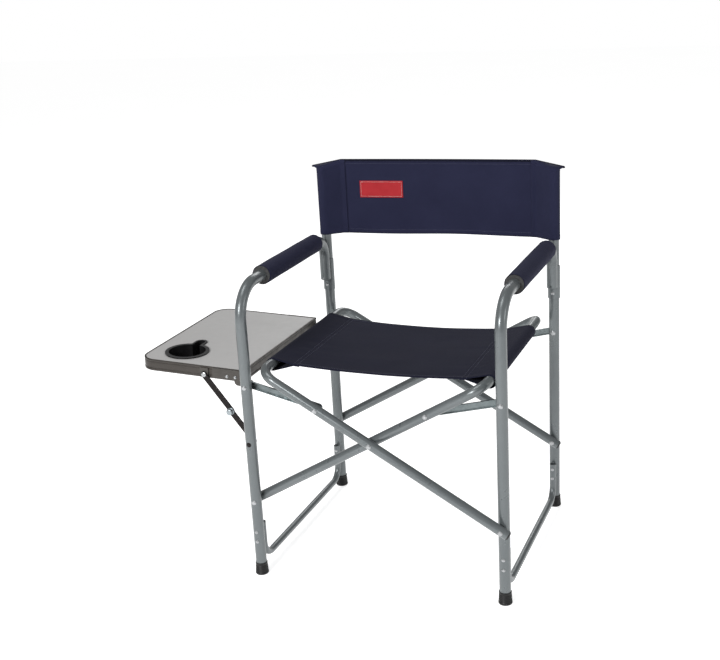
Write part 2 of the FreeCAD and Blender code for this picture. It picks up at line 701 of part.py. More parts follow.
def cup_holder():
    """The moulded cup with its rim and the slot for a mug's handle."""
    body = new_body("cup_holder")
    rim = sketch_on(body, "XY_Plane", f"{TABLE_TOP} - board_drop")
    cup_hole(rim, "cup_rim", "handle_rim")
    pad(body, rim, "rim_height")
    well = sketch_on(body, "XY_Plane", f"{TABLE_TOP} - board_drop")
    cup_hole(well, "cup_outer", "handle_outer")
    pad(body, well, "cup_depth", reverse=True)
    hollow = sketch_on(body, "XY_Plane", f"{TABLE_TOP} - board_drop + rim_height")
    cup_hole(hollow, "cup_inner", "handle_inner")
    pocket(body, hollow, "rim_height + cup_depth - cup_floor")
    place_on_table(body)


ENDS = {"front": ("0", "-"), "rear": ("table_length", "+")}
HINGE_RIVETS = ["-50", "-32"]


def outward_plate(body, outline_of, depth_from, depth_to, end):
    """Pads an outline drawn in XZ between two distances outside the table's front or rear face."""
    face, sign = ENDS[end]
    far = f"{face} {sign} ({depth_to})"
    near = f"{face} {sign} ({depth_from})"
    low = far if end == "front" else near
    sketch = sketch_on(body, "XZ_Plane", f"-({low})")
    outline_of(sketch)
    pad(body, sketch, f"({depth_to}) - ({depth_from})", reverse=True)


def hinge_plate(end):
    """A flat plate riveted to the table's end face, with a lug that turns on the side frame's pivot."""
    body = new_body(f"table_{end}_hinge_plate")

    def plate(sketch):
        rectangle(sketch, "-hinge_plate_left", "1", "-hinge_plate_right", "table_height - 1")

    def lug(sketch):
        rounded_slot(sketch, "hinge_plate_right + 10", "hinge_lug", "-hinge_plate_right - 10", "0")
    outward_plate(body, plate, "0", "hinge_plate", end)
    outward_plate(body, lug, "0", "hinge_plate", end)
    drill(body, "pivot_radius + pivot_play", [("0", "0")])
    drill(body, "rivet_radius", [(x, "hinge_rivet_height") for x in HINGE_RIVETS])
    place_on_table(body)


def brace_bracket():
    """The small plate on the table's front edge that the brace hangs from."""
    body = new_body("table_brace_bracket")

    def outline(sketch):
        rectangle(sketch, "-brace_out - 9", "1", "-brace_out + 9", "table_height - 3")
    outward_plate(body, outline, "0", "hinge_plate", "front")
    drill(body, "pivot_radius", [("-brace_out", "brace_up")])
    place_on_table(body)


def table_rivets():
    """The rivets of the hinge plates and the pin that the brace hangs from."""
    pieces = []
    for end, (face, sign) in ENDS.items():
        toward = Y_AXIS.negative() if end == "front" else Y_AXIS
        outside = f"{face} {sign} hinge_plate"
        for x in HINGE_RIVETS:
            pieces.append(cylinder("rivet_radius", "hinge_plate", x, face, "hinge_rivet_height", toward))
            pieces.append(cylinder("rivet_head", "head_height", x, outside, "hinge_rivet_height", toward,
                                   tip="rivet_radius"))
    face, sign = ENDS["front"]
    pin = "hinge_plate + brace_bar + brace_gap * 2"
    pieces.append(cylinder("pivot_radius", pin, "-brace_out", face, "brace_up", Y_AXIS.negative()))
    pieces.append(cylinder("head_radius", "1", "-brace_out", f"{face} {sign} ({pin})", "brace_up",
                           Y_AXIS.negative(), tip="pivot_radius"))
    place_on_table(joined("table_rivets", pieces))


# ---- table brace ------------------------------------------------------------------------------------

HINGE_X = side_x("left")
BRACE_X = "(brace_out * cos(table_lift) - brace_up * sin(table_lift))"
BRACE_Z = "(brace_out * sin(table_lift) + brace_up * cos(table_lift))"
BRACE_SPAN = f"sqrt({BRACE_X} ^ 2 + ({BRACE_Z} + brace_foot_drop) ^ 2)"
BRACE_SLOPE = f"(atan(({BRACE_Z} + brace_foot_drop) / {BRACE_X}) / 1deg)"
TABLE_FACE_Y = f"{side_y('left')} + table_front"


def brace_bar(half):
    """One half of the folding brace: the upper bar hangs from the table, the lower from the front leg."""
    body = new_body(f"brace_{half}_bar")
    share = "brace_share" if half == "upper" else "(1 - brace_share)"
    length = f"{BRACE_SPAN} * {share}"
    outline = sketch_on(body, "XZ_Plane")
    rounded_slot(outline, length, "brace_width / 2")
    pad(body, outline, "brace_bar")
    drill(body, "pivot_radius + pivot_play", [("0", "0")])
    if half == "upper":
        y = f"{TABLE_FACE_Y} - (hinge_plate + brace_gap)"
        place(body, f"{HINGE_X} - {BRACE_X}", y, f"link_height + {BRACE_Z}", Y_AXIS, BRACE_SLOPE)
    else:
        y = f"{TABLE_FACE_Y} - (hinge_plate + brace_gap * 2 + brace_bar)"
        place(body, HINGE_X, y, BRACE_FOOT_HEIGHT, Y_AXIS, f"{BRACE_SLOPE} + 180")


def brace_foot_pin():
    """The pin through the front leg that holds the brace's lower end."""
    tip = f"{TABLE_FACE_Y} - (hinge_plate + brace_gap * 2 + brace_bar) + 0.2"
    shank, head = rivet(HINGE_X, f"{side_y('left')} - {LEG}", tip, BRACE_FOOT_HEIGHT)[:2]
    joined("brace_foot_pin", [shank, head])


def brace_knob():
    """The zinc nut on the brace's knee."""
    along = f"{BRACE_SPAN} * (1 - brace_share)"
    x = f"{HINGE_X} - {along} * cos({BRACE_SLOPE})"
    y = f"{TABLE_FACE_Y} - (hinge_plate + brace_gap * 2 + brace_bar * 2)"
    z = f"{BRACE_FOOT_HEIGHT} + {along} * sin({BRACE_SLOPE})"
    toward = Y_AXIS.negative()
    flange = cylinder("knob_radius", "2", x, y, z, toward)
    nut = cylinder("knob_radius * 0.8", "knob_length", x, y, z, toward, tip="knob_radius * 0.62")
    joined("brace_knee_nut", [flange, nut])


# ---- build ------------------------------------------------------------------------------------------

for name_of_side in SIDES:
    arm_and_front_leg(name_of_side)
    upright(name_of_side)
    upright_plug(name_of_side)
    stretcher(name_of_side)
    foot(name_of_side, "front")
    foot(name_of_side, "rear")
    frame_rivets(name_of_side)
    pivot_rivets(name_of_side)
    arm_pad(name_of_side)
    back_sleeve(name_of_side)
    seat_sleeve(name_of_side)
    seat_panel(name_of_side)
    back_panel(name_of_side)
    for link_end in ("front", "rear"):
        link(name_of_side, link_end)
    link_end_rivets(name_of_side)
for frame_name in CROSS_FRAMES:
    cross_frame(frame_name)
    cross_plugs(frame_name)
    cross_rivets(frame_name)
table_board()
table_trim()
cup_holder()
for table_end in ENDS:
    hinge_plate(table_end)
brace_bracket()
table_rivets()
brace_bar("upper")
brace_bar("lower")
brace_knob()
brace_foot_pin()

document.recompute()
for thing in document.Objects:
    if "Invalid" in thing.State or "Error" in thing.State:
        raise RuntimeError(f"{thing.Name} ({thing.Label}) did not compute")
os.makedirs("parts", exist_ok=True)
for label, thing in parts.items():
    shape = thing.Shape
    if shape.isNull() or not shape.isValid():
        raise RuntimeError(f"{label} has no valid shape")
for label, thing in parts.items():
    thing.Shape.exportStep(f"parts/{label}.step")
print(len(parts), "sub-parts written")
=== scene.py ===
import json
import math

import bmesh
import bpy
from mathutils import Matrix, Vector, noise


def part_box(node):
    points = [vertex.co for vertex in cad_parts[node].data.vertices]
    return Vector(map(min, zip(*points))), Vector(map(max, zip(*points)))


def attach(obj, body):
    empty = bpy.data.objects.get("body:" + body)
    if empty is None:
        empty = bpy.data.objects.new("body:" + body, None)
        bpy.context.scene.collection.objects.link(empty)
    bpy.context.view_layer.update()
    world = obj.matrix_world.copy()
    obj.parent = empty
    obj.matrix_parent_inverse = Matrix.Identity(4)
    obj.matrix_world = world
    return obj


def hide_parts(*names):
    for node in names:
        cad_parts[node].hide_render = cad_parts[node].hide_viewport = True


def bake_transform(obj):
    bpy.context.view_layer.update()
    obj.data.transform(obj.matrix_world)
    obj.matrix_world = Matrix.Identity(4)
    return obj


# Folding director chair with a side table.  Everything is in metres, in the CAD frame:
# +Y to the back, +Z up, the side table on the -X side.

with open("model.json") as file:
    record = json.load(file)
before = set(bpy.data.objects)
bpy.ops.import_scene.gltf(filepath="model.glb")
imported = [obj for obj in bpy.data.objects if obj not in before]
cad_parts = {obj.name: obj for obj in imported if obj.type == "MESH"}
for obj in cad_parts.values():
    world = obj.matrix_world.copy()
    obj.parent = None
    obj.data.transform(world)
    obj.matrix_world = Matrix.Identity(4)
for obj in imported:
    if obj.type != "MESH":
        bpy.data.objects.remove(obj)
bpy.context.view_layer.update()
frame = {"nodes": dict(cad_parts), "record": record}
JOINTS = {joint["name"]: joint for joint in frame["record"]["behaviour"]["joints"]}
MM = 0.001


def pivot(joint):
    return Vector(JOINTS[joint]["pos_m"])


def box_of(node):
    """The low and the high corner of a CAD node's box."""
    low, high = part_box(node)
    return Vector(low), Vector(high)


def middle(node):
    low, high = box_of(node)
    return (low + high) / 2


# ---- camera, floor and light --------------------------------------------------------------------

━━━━

● **DIRECTIONS**: Transcribe, exactly and exclusively, the run of lines that opens with the line bearing "document.recompute()" and closes with the line bearing "obj.matrix_parent_inverse = Matrix.Identity(4)".

● **WRITTEN REPLY**:
document.recompute()
for thing in document.Objects:
    if "Invalid" in thing.State or "Error" in thing.State:
        raise RuntimeError(f"{thing.Name} ({thing.Label}) did not compute")
os.makedirs("parts", exist_ok=True)
for label, thing in parts.items():
    shape = thing.Shape
    if shape.isNull() or not shape.isValid():
        raise RuntimeError(f"{label} has no valid shape")
for label, thing in parts.items():
    thing.Shape.exportStep(f"parts/{label}.step")
print(len(parts), "sub-parts written")
=== scene.py ===
import json
import math

import bmesh
import bpy
from mathutils import Matrix, Vector, noise


def part_box(node):
    points = [vertex.co for vertex in cad_parts[node].data.vertices]
    return Vector(map(min, zip(*points))), Vector(map(max, zip(*points)))


def attach(obj, body):
    empty = bpy.data.objects.get("body:" + body)
    if empty is None:
        empty = bpy.data.objects.new("body:" + body, None)
        bpy.context.scene.collection.objects.link(empty)
    bpy.context.view_layer.update()
    world = obj.matrix_world.copy()
    obj.parent = empty
    obj.matrix_parent_inverse = Matrix.Identity(4)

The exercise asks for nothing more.